Neue orale Gerinnungshemmer (NOAKs) wie Rivaroxaban sorgen für Gesprächsstoff in Berlin. Während Heilberufler und Oppositionsvertreter massives Marketing kritisieren, wollen Regierungsvertreter davon nichts hören. Schwarz-Rot zieht sich geschickt aus der Affäre.
Warum steigen Verordnungszahlen bei manchen NOAKs derart rapide an? Professor Dr. Wolf-Dieter Ludwig, Chef der Arzneimittelkommission der deutschen Ärzteschaft (AkdÄ), nennt einen möglichen Grund: „Ich persönlich denke, dass das Marketing eine ganz entscheidende Rolle spielt. Ich habe selten eine derartige Kampagne gesehen wie bei diesen neuen Blutverdünnern. Es gibt eine Vielzahl von Artikeln in gekauften Zeitschriften der Industrie. Es gibt Meinungsführer, die ziemlich skrupellos diese neuen Medikamente propagieren, obwohl es dafür keinen klaren Grund derzeit gibt. Und es gibt Fortbildungsveranstaltungen, in denen so genannte Meinungsführer mit Interessenskonflikten auftreten und durch ihre Aussagen ganz wesentlich ein unkritisches Verordnungsverhalten fördern.“ Deutliche Worte. Jetzt fordert die Linkspartei Konsequenzen.
Kathrin Vogler, Sprecherin für Arzneimittelpolitik und Patientenrechte bei der Linken, führt „alarmierende Kosten“ an. Und weiter: „Der Gerinnungshemmer Xarelto® ist 20 Mal teurer als Marcumar®-Nachahmer, aber meist ohne Zusatznutzen.“ In lediglich sechs Jahren hätten sich die Kosten der gesetzlichen Krankenkassen für dieses Medikament verzehnfacht. Alle heiklen Themen hat die Linke in einer kleinen Anfrage zusammengefasst und an die Bundesregierung geschickt – ohne durchschlagenden Erfolg.
Schwarz-Rot blieb in einer Antwort mehr als unverbindlich.
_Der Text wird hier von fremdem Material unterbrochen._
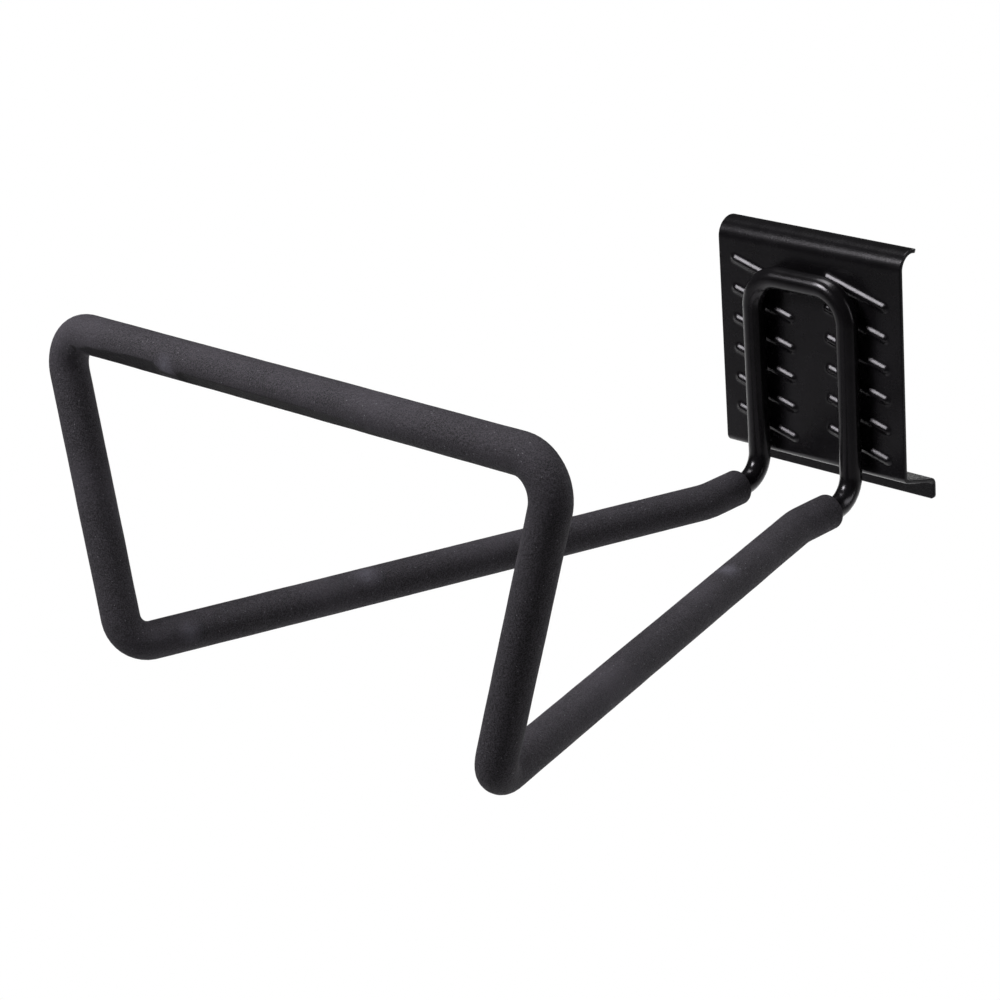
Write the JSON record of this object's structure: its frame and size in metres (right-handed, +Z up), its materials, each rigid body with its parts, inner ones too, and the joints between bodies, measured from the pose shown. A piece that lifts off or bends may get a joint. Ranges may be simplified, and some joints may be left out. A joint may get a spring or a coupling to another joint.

Viele der Kritikpunkte seien „Gegenstand einer derzeit kontrovers geführten wissenschaftlichen Diskussion“. Zu möglichen Sicherheitsrisiken heißt es lapidar: „Erfahrungsgemäß werden Verdachtsfälle bei neuen Arzneimitteln wie den NOAKs, zum Beispiel Xarelto®, Pradaxa® oder Eliquis®, häufiger gemeldet als bei bereits lang eingeführten Vitamin K-Antagonisten. Bei der Interpretation von Daten aus dem Spontanmeldungsregister muss beachtet werden, dass es sich um Verdachtsfälle unerwünschter Arzneimittelwirkungen handelt.“ Ausgaben für Gerinnungshemmer explodierten von rund 68 Millionen Euro (2008) auf 675 Millionen Euro (2014). Grund zum Handeln sehen Regierungsvertreter aber nicht. Sie argumentieren mit der ärztlichen Therapiefreiheit. Zudem hätten das Bundesinstitut für Arzneimittel und Medizinprodukte (BfArM) und die Europäische Arzneimittelagentur EMA Rivaroxaban ein positives Nutzen-Risiko-Verhältnis bescheinigt. Kathrin Vogler zeigte sich von dem Schreiben enttäuscht und konstatierte, die Mehrkosten müssten alle Versicherten tragen.